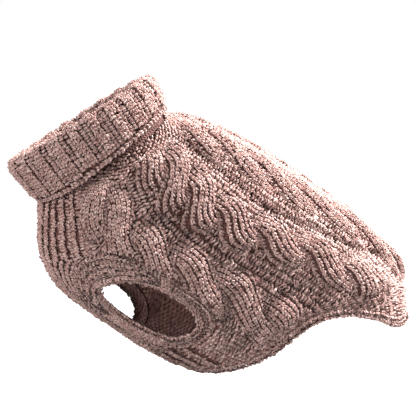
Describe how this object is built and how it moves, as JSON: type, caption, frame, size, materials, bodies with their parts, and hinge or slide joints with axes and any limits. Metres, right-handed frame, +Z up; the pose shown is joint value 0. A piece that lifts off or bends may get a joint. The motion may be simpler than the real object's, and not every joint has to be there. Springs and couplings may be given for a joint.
{
  "type": "dog sweater",
  "caption": "Hollow cable-knit sweater for a small dog, with a folded rib turtleneck, ribbed chest, banded leg openings and a curved hem.",
  "frame": {"origin": "the inner face of the back panel at the withers, where the wearer's shoulders hold the sweater up", "axes": "+Z up, X along the wearer with the head end towards -X, the wearer's left side towards -Y"},
  "size_m": [0.3145, 0.1326, 0.2102],
  "materials": {
    "mauve_yarn": "soft, fuzzy, heathered dusty mauve yarn, chunky cable and rib knit"
  },
  "bodies": {
    "root": {"turtleneck_collar": "mauve_yarn", "back_panel": "mauve_yarn", "chest_panel": "mauve_yarn", "front_leg_band_left": "mauve_yarn", "front_leg_band_right": "mauve_yarn", "hem_band": "mauve_yarn"}
  },
  "joints": []
}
-------
GIVEN PROBLEM: Select every line of the material above holding the word "caption" and copy it.

EXERCISE RESULT:
Describe how this object is built and how it moves, as JSON: type, caption, frame, size, materials, bodies with their parts, and hinge or slide joints with axes and any limits. Metres, right-handed frame, +Z up; the pose shown is joint value 0. A piece that lifts off or bends may get a joint. The motion may be simpler than the real object's, and not every joint has to be there. Springs and couplings may be given for a joint.
  "caption": "Hollow cable-knit sweater for a small dog, with a folded rib turtleneck, ribbed chest, banded leg openings and a curved hem.",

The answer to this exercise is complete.